The two resolved to try a less dense and opaque sonic approach this time--one meaning of the title, “Come Clean.”
“We wanted it to be more open and expose the songs more, and not be so scared and camouflaged in 500 layers of guitars,” Garcia said.
There are plenty of raucous parts on the record, but the melodies and vocals emerge clearly. Emotionally, Halliday’s lyrics trace a descending arc from the assertive, confident “Coming Up Roses” to a home-stretch full of relationship dysfunction and despair, including the howling title track and “Forgotten Sanity,” a song plumbing depths of depression. (The clinching line goes, “Decay, decay, decay, decay.”)
“I am a very up-and-down person,” said Halliday, who, at least for interview purposes, maintains a pleasant, even keel. “If I wake up in the morning laughing my head off, I’m bound to be crying by the evening.” She says she makes a special effort to bring herself out of funks at show time: “Sometimes I’m sitting there in a black mood before I go on. We call it ‘the dark, dark wood.’ I have to force myself not to go there. People don’t pay money to see you get up on stage and have a nervous breakdown.”

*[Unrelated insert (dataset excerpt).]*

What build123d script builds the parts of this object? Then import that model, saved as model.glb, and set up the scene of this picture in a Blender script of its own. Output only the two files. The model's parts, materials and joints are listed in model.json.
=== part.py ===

Both Halliday and Garcia grew up without fathers--he never knew his dad; hers abandoned the family when she was 7. That common background, they say, has been part of the glue in their partnership.
“It created a strong bond,” Halliday said. “We feel very much like brother and sister, and we look after each other.”

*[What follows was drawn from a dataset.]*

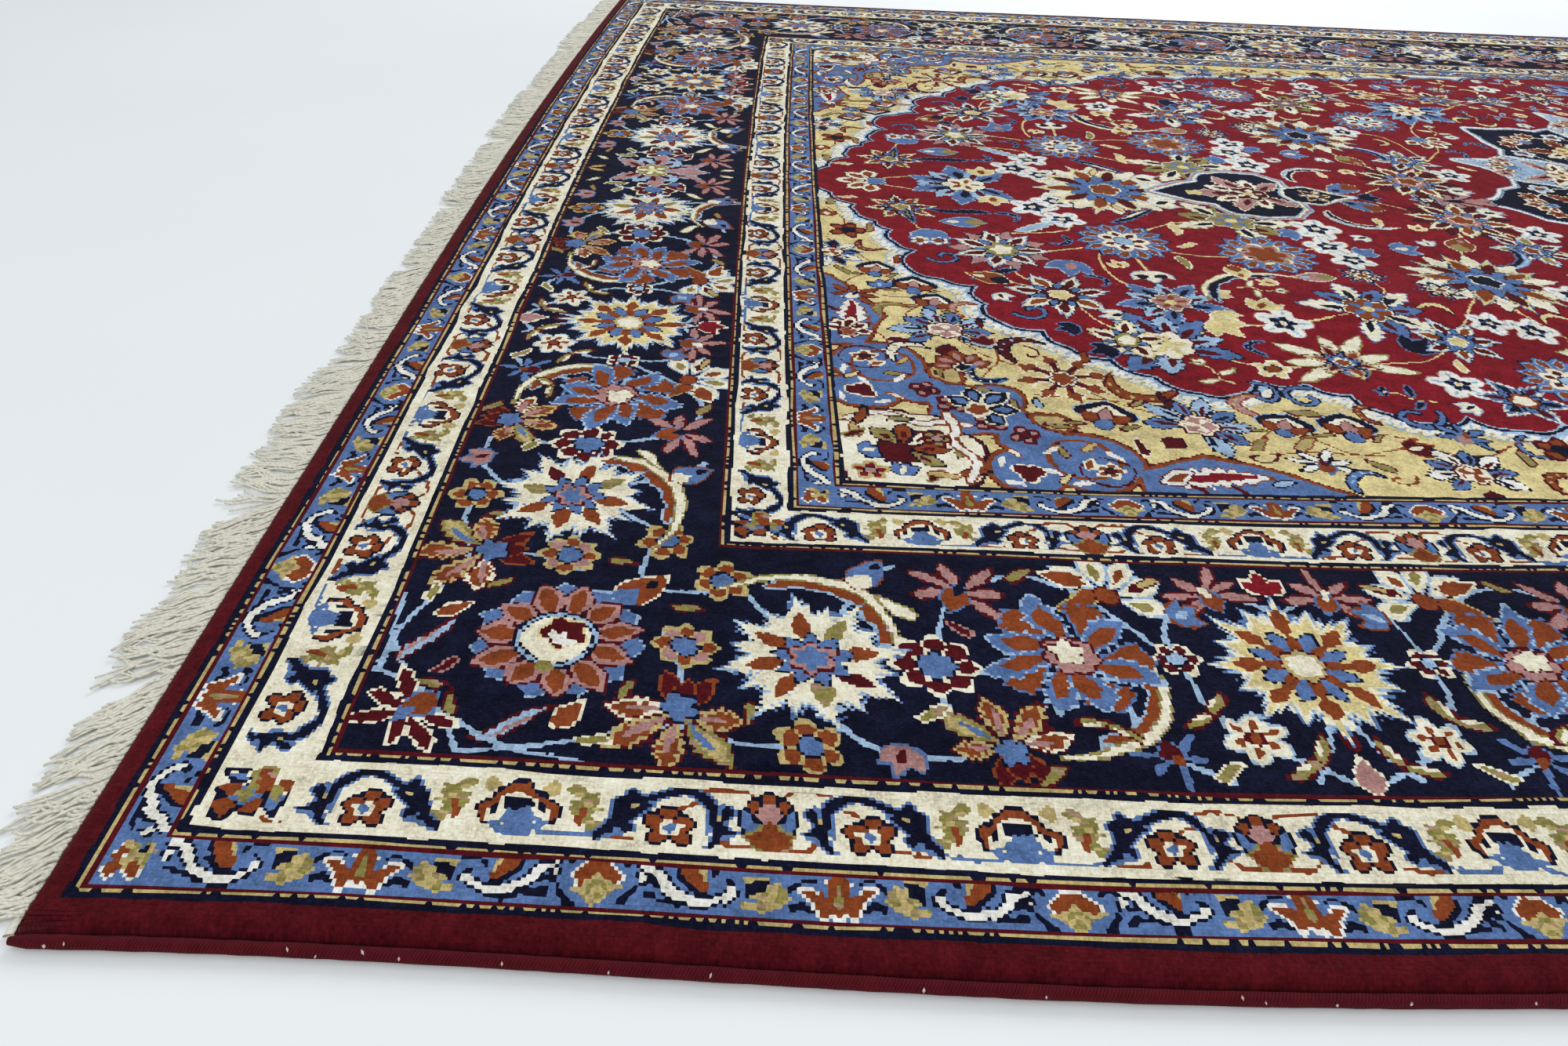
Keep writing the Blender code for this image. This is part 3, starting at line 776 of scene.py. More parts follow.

Some of the marketplace woes that got to Halliday and Garcia four years ago are recurring this time around, but instead of talking about escaping, they both sound determined to keep touring and recording. Halliday cites radio’s “massive refusal” to play the catchy single, “Coming Up Roses,” as the band’s latest bad break.
“What we’ve learned is to [care about] the important things, accept [the rest] and move on,” she said. “So we don’t have any expectations any more. I’m just going to do what I do, what I know I do well, and attend to the stuff that [we] are totally in control over. We’re kind to ourselves and protect ourselves very well.”
“It’s never going to be easy for us. There’s a lot of luck involved,” Garcia concurred. “But we’re a lot more emotionally stable. It’s a lot easier to deal with this time around.”